Crucified by Lassitude

“Luísa remains motionless, sprawled atop the tangled sheets, her hair spread out on the pillow. An arm here, another there, crucified by lassitude. The heat of the sun and its brightness fill the room. Luísa blinks. She frowns. Purses her lips. Opens her eyes finally, and leaves them fixed on the ceiling. Little by little the day enters her body.”

The word ‘lassitude’ is almost certain following the three opening words, or at least expected by anyone who is somewhat familiar with Clarice Lispector’s grammar and syntax, translated here by Katrina Dodson. A ‘bright stain of sunlight’ ‘takes possession of the room’ in which Luísa stirs.

I adore Lispector’s enigmatic, imperturbable characters and her serpentine prose. This short story, The Triumph, opens the Complete Stories, and begins, like her first novel, with a clock, an object that often features in Lispector’s fiction. Clocks also appear often in Kafka, in both his fiction and the diaries, unforgettably so in the highly-strung opening to The Metamorphosis.

Lispector’s writing is sometimes compared to Virginia Woolf’s, but it is always Kafka that comes closer to my reading experience. “As I compared the tower clock with my watch I realised that it was much later than I had thought and that I had to hurry; the shock of this discovery made me feel uncertain of the way, I wasn’t very well acquainted with the town as yet; fortunately, there was a policeman at hand, I ran to him and breathlessly asked the way.” The sentence is Kafka’s, but with a few minor changes in syntax could have been borne by Lispector. Both writers bring to the fore both the demonic and the dreamlike in ways that would be difficult to perceive without them.

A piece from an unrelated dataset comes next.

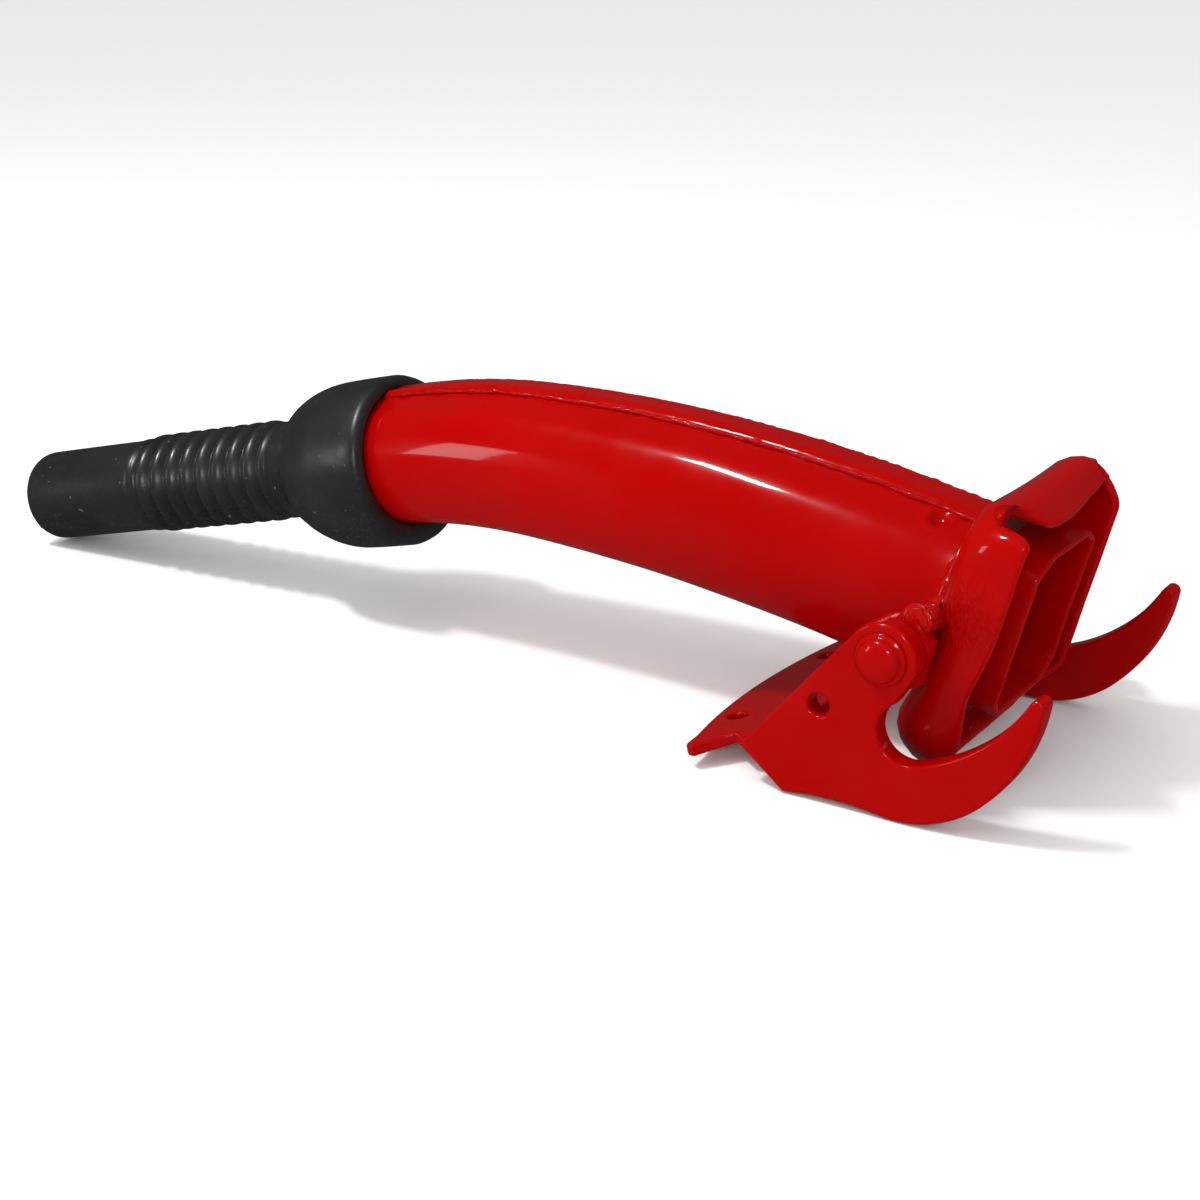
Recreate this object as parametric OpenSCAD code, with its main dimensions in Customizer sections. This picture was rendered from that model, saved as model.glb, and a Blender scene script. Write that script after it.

Genre no longer interests me. . .

Quote

“Genre no longer interests me. What interests me is mystery. Is there some ritual attached to mystery? I believe there is. In order to adhere to the certainty of things. Meanwhile, I somehow already adhere to the earth. I am a daughter of nature: I want to hold things, feel them, touch them, I want to exist. And this is all part of a totality, of a mystery. I am but one being. But there was a difference between the writer and me (or am I wrong? I cannot be certain). But no longer. I am but one being. And I leave you to be yourself. Does that frighten you? I believe it does. But it is worthwhile. Even if it hurts. For the pain soon passes.”